>>
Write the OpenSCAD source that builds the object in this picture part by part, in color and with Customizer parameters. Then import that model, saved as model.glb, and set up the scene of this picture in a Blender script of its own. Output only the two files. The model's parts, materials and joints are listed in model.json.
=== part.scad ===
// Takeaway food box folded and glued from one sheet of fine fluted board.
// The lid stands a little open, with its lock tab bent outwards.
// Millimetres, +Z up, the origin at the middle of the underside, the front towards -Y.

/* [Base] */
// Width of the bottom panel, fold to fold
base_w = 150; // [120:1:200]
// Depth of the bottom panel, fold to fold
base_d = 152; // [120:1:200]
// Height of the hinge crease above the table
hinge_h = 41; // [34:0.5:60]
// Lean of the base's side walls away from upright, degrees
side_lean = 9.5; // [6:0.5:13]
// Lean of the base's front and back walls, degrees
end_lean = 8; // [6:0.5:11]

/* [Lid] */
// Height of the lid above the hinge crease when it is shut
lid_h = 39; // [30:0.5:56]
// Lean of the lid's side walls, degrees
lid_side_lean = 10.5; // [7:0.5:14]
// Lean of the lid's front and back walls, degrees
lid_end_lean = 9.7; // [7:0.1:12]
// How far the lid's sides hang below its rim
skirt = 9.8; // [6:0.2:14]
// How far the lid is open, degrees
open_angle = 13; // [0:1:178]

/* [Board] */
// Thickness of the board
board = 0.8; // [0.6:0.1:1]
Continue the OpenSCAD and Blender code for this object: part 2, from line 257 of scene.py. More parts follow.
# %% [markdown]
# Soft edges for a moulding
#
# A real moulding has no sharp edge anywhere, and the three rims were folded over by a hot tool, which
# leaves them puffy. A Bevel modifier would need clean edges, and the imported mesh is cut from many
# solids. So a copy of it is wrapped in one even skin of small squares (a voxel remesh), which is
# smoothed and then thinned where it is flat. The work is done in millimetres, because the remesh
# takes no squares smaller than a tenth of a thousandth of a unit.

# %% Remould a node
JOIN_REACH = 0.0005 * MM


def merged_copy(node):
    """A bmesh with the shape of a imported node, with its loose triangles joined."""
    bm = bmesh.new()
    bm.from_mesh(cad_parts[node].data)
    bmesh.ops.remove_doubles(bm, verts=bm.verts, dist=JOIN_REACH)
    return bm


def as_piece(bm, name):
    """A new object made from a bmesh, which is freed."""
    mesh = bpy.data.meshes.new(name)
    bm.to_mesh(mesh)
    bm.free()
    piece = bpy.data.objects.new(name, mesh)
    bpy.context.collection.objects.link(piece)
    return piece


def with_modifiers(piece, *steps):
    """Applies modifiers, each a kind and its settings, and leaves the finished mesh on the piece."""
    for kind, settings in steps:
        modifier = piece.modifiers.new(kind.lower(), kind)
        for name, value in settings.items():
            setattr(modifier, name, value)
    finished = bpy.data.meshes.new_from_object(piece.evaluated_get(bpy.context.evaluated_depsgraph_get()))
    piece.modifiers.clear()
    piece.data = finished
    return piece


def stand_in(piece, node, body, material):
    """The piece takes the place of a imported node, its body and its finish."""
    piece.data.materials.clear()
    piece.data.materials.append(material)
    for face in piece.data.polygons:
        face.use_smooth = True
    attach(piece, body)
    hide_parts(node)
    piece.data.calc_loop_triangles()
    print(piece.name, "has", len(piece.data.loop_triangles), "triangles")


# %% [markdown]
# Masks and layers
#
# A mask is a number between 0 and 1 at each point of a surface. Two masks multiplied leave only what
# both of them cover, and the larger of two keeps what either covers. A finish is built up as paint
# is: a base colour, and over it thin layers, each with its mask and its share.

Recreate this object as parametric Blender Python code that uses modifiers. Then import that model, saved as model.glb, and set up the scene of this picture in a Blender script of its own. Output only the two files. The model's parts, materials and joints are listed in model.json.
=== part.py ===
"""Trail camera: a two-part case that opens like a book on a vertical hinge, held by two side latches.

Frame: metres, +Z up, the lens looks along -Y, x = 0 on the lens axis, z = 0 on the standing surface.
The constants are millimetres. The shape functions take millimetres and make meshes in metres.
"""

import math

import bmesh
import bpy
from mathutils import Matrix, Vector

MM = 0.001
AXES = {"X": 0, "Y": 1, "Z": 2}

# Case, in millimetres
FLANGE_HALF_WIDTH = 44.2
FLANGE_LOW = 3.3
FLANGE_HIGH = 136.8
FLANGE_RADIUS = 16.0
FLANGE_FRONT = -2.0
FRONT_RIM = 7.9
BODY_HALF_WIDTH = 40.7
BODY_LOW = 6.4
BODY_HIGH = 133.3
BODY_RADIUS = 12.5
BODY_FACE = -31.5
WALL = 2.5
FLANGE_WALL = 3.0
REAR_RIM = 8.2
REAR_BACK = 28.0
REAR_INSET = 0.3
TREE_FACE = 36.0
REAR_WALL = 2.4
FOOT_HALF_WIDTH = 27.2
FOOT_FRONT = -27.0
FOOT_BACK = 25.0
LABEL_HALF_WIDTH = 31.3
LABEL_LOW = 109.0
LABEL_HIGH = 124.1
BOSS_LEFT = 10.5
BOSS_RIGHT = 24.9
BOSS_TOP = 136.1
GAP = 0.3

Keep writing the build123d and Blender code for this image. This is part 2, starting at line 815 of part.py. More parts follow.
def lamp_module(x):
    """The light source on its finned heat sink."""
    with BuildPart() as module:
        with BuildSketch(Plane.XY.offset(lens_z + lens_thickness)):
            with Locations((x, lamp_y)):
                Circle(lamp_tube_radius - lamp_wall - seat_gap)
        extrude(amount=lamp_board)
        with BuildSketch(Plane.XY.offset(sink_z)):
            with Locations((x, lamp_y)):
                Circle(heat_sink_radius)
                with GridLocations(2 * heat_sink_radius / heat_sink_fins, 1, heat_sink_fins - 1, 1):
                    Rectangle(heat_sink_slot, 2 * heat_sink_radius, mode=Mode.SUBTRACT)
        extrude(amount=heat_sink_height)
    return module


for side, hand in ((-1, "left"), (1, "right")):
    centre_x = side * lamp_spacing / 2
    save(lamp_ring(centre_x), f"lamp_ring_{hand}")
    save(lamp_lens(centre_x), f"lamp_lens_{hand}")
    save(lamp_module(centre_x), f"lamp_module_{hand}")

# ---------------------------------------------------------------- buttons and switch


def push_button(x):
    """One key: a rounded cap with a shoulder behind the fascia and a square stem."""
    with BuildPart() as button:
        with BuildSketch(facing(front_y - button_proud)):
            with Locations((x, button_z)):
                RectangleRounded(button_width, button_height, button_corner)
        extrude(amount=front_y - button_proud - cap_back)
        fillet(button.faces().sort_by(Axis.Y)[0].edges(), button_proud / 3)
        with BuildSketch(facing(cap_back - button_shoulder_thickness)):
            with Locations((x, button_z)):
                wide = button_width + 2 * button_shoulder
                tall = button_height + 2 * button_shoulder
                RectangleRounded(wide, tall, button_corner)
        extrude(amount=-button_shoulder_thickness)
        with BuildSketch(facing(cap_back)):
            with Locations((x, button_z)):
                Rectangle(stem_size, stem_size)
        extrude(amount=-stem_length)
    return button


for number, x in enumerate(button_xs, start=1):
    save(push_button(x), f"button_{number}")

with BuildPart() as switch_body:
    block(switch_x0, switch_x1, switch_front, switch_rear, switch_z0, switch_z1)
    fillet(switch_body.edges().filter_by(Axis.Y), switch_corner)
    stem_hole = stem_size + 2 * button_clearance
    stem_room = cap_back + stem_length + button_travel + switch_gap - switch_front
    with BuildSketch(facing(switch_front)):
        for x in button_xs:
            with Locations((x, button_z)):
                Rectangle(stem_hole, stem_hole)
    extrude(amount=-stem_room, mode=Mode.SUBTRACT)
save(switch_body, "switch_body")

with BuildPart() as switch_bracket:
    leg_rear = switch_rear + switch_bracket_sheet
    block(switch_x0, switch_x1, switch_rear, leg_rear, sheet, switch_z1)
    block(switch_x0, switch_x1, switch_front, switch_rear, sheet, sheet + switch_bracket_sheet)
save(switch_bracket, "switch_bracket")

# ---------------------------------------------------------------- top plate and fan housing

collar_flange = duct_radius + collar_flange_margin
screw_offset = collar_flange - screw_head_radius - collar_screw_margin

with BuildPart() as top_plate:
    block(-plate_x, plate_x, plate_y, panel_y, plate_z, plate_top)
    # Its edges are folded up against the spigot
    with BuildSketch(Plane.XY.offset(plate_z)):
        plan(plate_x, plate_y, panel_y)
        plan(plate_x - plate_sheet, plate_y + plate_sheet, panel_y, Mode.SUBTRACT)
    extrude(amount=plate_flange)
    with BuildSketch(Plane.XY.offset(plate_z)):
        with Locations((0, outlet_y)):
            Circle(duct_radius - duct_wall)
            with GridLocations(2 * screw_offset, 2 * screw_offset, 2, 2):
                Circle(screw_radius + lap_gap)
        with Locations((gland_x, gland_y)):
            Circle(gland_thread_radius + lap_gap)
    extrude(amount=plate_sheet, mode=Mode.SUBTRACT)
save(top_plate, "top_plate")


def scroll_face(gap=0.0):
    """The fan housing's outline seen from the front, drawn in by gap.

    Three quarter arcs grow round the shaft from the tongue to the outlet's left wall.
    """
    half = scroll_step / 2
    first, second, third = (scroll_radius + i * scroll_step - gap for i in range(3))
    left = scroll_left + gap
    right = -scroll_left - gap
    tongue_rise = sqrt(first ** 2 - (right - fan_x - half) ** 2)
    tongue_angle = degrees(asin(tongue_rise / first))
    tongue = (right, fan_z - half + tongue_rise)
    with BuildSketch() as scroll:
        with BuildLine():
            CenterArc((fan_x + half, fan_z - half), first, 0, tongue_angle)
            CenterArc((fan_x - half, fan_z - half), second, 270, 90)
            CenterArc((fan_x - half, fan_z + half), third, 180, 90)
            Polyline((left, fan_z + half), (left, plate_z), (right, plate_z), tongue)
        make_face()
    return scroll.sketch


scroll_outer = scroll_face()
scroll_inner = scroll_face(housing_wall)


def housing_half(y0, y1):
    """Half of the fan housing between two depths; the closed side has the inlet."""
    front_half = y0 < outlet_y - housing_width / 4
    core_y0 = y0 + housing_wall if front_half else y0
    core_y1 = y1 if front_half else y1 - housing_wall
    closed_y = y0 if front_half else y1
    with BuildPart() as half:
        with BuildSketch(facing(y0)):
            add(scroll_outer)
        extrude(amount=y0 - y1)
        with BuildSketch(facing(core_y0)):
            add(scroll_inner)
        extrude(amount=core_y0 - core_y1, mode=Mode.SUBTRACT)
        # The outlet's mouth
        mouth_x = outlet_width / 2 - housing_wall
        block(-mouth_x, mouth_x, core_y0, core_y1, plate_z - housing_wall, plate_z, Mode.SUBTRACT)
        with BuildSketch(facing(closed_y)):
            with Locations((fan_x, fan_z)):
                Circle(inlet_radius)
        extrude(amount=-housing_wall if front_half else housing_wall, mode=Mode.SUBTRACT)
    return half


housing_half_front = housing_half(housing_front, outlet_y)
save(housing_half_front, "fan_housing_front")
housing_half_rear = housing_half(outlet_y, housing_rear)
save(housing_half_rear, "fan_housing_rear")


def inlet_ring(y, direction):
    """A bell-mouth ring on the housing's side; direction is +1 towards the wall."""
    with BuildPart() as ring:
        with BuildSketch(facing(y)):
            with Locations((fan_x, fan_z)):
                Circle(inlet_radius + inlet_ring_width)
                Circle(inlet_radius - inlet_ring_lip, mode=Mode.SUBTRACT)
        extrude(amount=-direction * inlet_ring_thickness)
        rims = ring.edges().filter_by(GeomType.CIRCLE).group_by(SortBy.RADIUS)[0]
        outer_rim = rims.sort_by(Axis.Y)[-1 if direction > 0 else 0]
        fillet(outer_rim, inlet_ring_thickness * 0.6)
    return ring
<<
Given request:
Transcribe word for word the lines from the one holding "hide_parts(node)" through the one holding "# is: a base". Include both, and add nothing.

Completed task:
    hide_parts(node)
    piece.data.calc_loop_triangles()
    print(piece.name, "has", len(piece.data.loop_triangles), "triangles")


# %% [markdown]
# Masks and layers
#
# A mask is a number between 0 and 1 at each point of a surface. Two masks multiplied leave only what
# both of them cover, and the larger of two keeps what either covers. A finish is built up as paint
# is: a base colour, and over it thin layers, each with its mask and its share.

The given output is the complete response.